Jan Pontzen, Blogger

October 13, 2015

27 Min Read

My job at my current employer is to set up and maintain a data warehouse, which is a very exciting task and challenge for me. What I found rather unpleasant was the installation of the data processing tool we are using, which is Pentaho Community Edition (v5.4).

"But wait this has nothing to do with games!?" Actually, it does. Games are software and any software can gather and process data on how it's being used. If you can track data, why shouldn't you? You actually get quite a lot of interesting insights on your users and, with putting some work into it, can acquire pretty interesting insights on what is awesome about your product and what sucks! :)

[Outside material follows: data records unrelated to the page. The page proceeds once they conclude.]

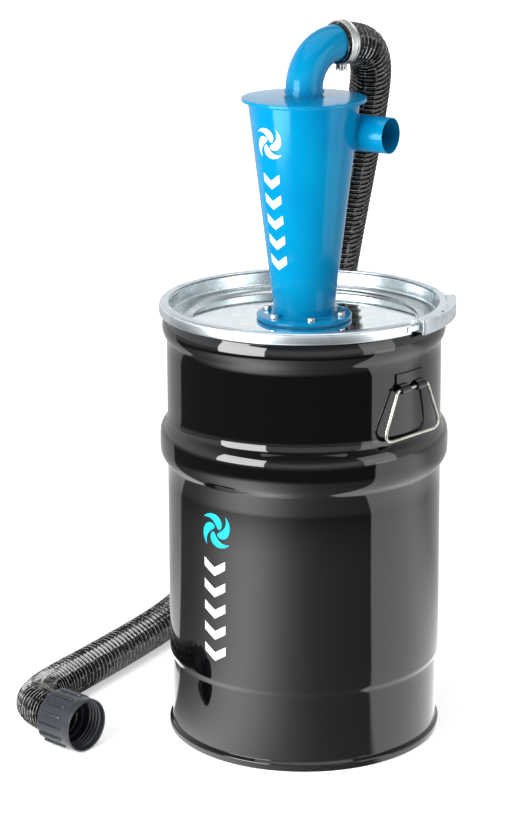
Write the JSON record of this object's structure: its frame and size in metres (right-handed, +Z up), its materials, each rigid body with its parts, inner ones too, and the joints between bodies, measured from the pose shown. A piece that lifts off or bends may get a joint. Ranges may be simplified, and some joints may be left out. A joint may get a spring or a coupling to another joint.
{
  "type": "cyclone dust collector",
  "caption": "Steel cyclone dust separator bolted to the clamped lid of a black drum with bail handles, a tangential inlet and a spiral suction hose ending in a threaded coupling.",
  "frame": {"origin": "on the floor under the middle of the drum", "axes": "+Z up along the drum's axis; the outlet elbow heads to +X +Y and the inlet stub opens to +X -Y"},
  "size_m": [0.6201, 0.7071, 0.997],
  "materials": {
    "drum_paint": "gloss",
    "blue_paint": "gloss",
    "galvanised_lid": "bright galvanised",
    "zinc_ring": "zinc plated",
    "zinc_hardware": "zinc plated",
    "zinc_wire": "zinc plated wire",
    "gasket_rubber": "matte",
    "hose_plastic": "semi-gloss",
    "coupling_plastic": "satin"
  },
  "bodies": {
    "drum": {"drum_shell": "drum_paint", "drum_bottom": "drum_paint", "handle_bracket_right": "drum_paint", "handle_bracket_left": "drum_paint", "lid": "galvanised_lid", "lid_gasket": "gasket_rubber", "closing_ring": "zinc_ring", "closing_link": "zinc_ring", "ring_pivot_lug": "zinc_ring", "lever_pivot_pin": "zinc_hardware", "flange_gasket": "gasket_rubber", "cyclone_flange": "blue_paint", "cyclone_cone": "blue_paint", "cyclone_top_plate": "blue_paint", "vortex_finder": "blue_paint", "outlet_collar": "blue_paint", "outlet_elbow": "blue_paint", "inlet_stub": "blue_paint", "flange_bolts": "zinc_hardware", "flange_washers": "zinc_hardware", "flange_nuts": "zinc_hardware", "hose_clamp_band": "zinc_hardware", "hose_clamp_screw": "zinc_hardware", "hose": "hose_plastic", "hose_cuff": "coupling_plastic"},
    "right_bail": {"bail_right": "zinc_wire"},
    "left_bail": {"bail_left": "zinc_wire"},
    "lever": {"closing_lever": "zinc_ring"},
    "coupling": {"coupling_nut": "coupling_plastic"}
  },
  "joints": [
    {"name": "bail_right_swing", "type": "hinge", "parent": "drum", "child": "right_bail", "pos_m": [0.14558, -0.13108, 0.526], "axis": [-0.6691, -0.7431, 0], "range_deg": [0, 105]},
    {"name": "bail_left_swing", "type": "hinge", "parent": "drum", "child": "left_bail", "pos_m": [-0.14558, 0.13108, 0.526], "axis": [0.6691, 0.7431, 0], "range_deg": [0, 105]},
    {"name": "lever_swing", "type": "hinge", "parent": "drum", "child": "lever", "pos_m": [0.16014, -0.1283, 0.608], "axis": [0, 0, -1], "range_deg": [0, 120]},
    {"name": "coupling_nut_spin", "type": "hinge", "parent": "drum", "child": "coupling", "pos_m": [-0.334, -0.096, 0.039], "axis": [0.7615, -0.6481, 0], "continuous": true}
  ]
}
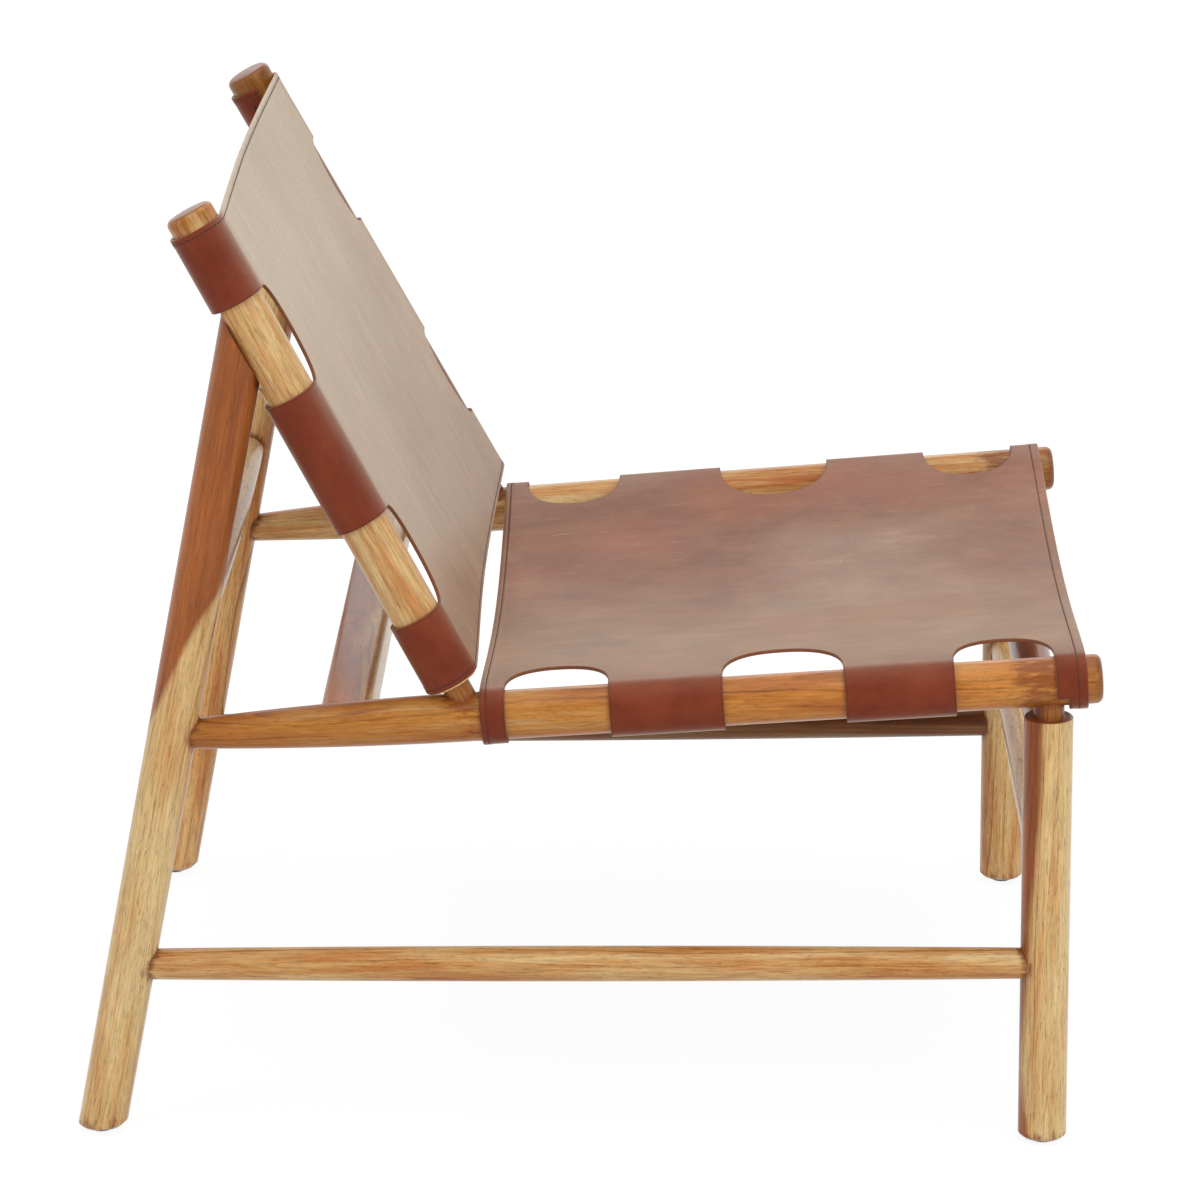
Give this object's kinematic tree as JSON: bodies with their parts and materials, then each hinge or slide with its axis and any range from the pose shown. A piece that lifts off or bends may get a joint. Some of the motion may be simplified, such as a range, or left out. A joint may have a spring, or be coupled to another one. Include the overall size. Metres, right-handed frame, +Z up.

Installing Pentaho Community Edition (v5.4) is pretty painful. There is an official guide, however that one is for the Pentaho Enterprise Edition, which costs a few thousand $/€ per month. Community Edition is free, but there's no good documentation on it - Pentaho obviously has in interest in you as a customer not bothering with the free edition and license the paid-for version.

Ok, so here's the installation guide from my experiences:

  • For Mac or Linux installations, create the user "pentaho" to increase Pentaho performance.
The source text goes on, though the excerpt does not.